__PROBLEM TO SOLVE__: Starting at the line that contains "base_shell();", copy every line down to the line that contains "for node in", inclusive, exactly as it stands. Omit all other lines.

......

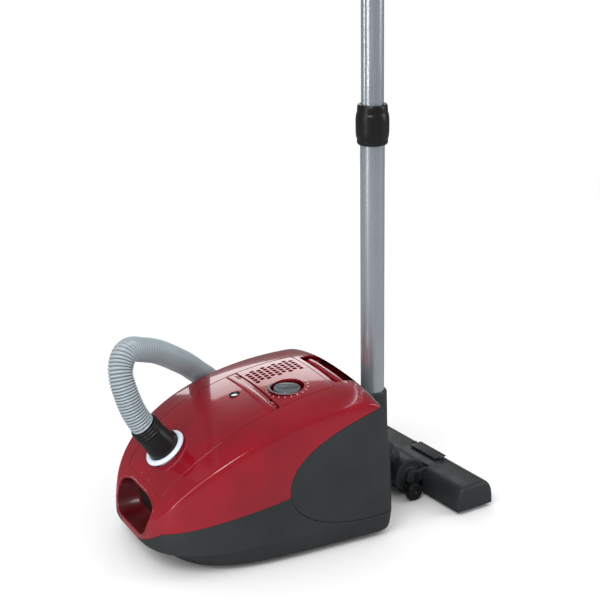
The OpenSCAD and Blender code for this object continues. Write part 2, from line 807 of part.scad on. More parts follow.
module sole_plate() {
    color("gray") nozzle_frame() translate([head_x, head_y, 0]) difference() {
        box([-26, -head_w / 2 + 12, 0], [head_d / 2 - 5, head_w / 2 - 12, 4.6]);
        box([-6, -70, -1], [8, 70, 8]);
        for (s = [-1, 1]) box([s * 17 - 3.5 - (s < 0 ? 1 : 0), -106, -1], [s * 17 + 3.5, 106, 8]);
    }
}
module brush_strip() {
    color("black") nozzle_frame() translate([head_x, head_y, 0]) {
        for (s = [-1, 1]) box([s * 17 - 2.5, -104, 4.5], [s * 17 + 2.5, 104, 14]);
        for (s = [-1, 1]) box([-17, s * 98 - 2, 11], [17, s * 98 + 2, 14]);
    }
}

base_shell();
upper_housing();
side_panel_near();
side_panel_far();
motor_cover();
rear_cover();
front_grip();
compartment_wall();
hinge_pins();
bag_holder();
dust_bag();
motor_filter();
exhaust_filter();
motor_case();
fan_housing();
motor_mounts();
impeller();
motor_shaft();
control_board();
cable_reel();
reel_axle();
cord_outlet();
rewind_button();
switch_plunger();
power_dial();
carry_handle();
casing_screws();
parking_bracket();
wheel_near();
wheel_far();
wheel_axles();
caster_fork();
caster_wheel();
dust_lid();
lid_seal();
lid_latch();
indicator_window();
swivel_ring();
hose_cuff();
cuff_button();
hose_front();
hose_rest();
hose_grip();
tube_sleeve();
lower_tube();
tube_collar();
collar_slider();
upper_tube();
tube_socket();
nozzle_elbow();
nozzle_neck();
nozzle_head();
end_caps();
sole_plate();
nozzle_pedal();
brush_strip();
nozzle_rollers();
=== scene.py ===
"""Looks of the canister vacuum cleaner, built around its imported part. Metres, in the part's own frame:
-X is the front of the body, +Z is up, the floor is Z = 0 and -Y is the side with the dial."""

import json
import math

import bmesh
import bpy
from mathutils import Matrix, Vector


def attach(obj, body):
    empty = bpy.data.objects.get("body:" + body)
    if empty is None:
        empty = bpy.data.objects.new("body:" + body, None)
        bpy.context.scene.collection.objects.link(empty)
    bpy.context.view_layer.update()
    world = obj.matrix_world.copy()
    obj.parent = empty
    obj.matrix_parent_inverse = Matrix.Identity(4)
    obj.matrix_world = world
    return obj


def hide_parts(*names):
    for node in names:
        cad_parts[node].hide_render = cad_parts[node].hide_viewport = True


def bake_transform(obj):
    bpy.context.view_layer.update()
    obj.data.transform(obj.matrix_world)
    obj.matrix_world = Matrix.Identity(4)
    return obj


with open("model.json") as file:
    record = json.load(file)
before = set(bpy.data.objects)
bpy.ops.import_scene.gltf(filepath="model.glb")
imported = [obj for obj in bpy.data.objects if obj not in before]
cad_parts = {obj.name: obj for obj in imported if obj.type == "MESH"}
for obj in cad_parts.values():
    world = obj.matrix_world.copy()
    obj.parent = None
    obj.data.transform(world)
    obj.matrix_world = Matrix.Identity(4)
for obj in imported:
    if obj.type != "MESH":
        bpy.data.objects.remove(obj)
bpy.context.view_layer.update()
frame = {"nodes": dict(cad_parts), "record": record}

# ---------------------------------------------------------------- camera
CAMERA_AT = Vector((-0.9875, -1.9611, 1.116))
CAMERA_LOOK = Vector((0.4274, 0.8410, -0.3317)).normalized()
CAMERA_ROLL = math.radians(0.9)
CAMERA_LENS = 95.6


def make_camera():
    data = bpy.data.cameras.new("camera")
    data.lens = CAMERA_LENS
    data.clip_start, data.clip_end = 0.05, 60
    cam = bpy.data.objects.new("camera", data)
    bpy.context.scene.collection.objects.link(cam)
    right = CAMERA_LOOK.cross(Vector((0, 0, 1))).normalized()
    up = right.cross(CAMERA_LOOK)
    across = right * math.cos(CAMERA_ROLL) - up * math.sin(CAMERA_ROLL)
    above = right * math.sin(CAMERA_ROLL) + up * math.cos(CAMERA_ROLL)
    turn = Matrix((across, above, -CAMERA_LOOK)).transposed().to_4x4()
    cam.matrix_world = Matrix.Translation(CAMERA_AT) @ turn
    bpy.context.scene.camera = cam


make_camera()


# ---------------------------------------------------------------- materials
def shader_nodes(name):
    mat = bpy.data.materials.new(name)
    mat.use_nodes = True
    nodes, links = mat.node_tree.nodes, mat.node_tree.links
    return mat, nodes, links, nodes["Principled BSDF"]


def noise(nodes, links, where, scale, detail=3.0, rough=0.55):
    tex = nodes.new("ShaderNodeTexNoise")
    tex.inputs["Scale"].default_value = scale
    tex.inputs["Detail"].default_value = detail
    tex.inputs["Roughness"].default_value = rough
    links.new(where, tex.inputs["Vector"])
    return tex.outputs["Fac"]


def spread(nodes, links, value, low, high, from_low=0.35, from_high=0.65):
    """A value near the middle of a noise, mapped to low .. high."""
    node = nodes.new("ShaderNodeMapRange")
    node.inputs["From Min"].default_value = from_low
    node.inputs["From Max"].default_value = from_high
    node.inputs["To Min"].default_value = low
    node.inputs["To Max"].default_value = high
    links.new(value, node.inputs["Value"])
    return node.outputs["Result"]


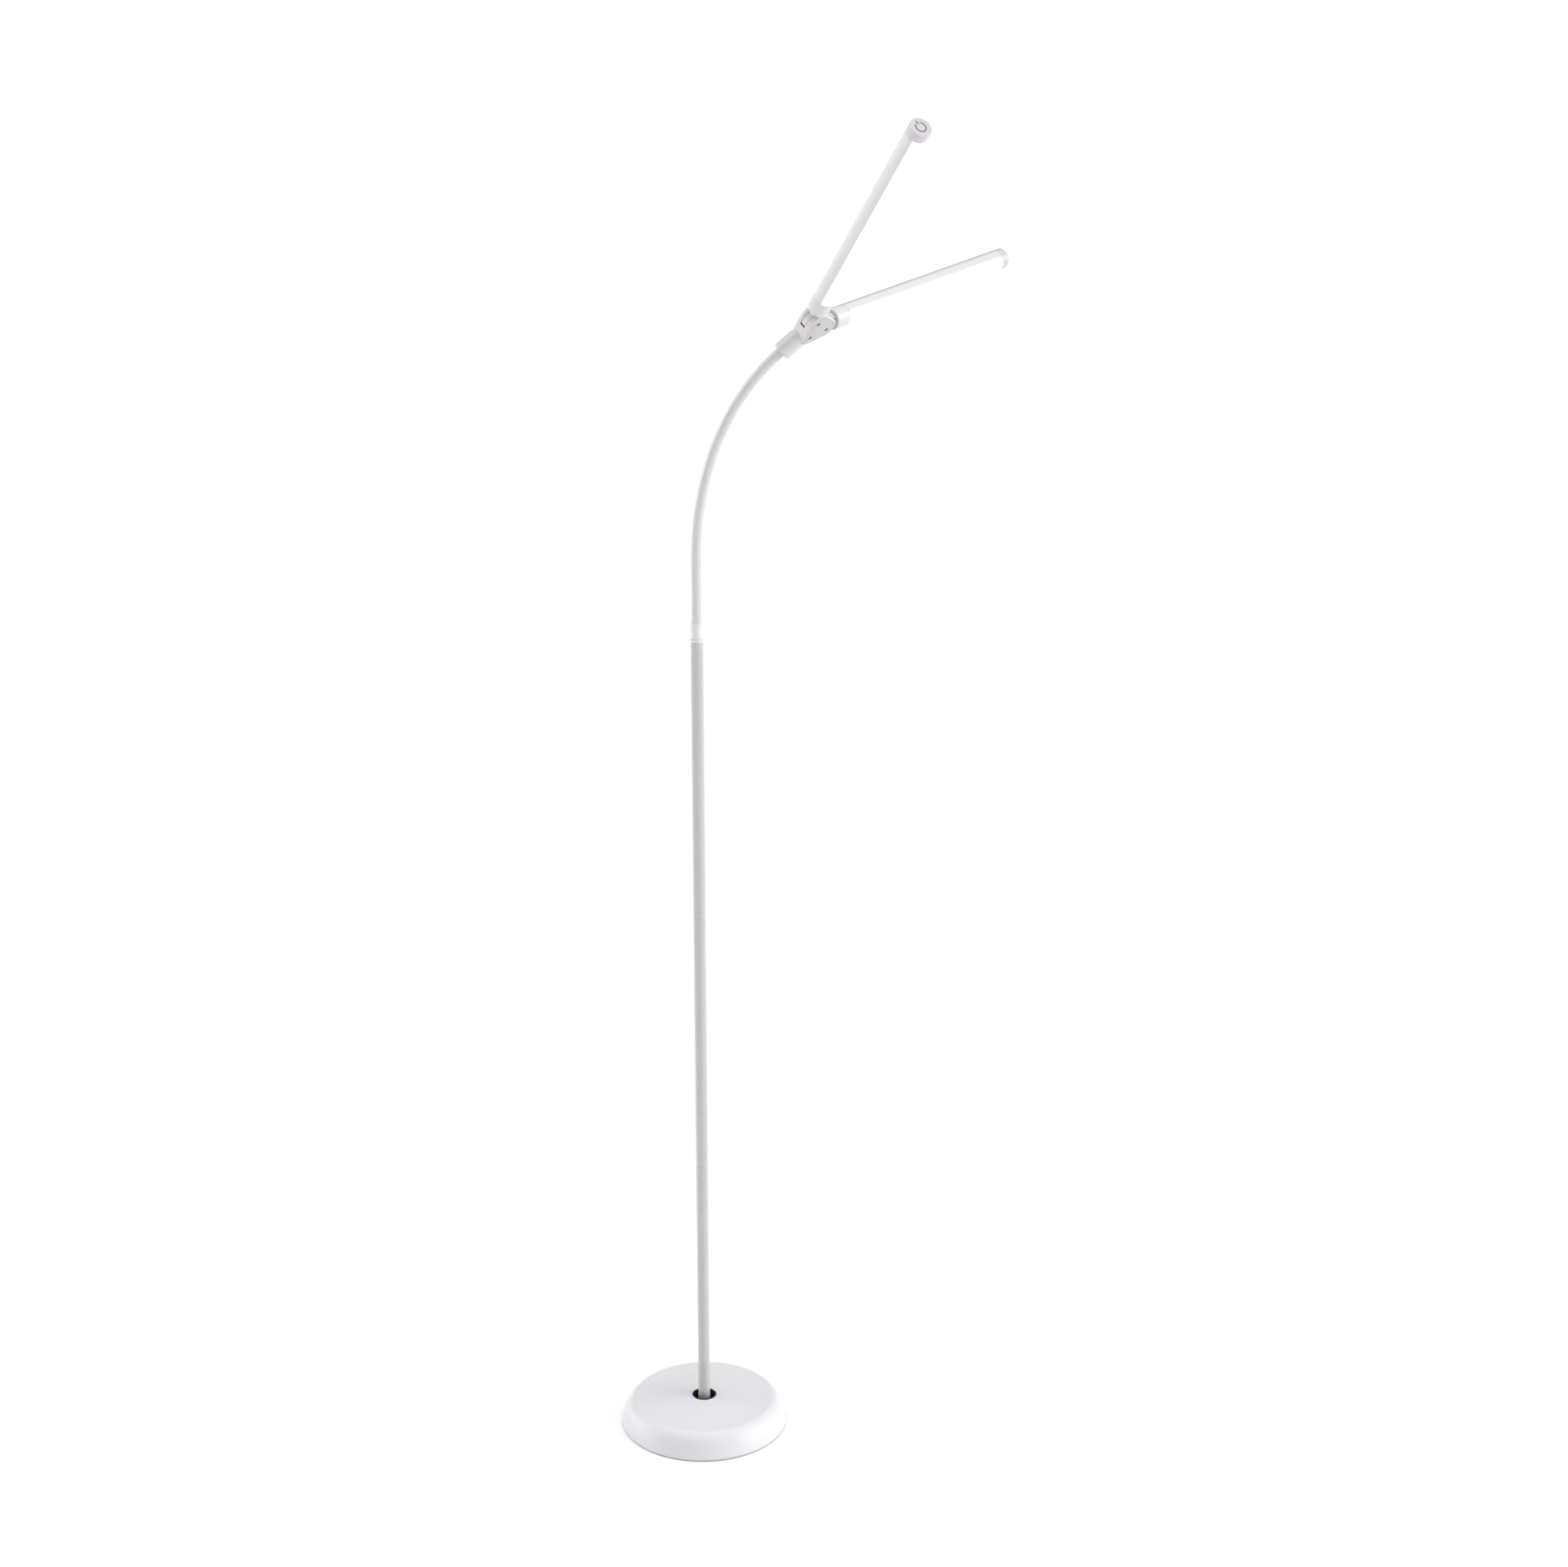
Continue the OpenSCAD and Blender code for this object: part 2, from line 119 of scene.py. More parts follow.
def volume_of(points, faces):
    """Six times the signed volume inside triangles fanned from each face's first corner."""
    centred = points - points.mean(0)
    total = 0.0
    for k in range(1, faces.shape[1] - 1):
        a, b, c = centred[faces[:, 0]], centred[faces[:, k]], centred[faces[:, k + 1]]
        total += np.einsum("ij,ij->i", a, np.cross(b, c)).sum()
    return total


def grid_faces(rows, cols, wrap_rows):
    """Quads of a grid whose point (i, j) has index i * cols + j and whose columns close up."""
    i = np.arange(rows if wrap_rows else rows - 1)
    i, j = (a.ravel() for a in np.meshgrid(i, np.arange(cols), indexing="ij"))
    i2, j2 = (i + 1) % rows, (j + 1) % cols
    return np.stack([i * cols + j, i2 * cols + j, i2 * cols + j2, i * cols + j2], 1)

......

__THE RESULT__:
base_shell();
upper_housing();
side_panel_near();
side_panel_far();
motor_cover();
rear_cover();
front_grip();
compartment_wall();
hinge_pins();
bag_holder();
dust_bag();
motor_filter();
exhaust_filter();
motor_case();
fan_housing();
motor_mounts();
impeller();
motor_shaft();
control_board();
cable_reel();
reel_axle();
cord_outlet();
rewind_button();
switch_plunger();
power_dial();
carry_handle();
casing_screws();
parking_bracket();
wheel_near();
wheel_far();
wheel_axles();
caster_fork();
caster_wheel();
dust_lid();
lid_seal();
lid_latch();
indicator_window();
swivel_ring();
hose_cuff();
cuff_button();
hose_front();
hose_rest();
hose_grip();
tube_sleeve();
lower_tube();
tube_collar();
collar_slider();
upper_tube();
tube_socket();
nozzle_elbow();
nozzle_neck();
nozzle_head();
end_caps();
sole_plate();
nozzle_pedal();
brush_strip();
nozzle_rollers();
=== scene.py ===
"""Looks of the canister vacuum cleaner, built around its imported part. Metres, in the part's own frame:
-X is the front of the body, +Z is up, the floor is Z = 0 and -Y is the side with the dial."""

import json
import math

import bmesh
import bpy
from mathutils import Matrix, Vector


def attach(obj, body):
    empty = bpy.data.objects.get("body:" + body)
    if empty is None:
        empty = bpy.data.objects.new("body:" + body, None)
        bpy.context.scene.collection.objects.link(empty)
    bpy.context.view_layer.update()
    world = obj.matrix_world.copy()
    obj.parent = empty
    obj.matrix_parent_inverse = Matrix.Identity(4)
    obj.matrix_world = world
    return obj


def hide_parts(*names):
    for node in names:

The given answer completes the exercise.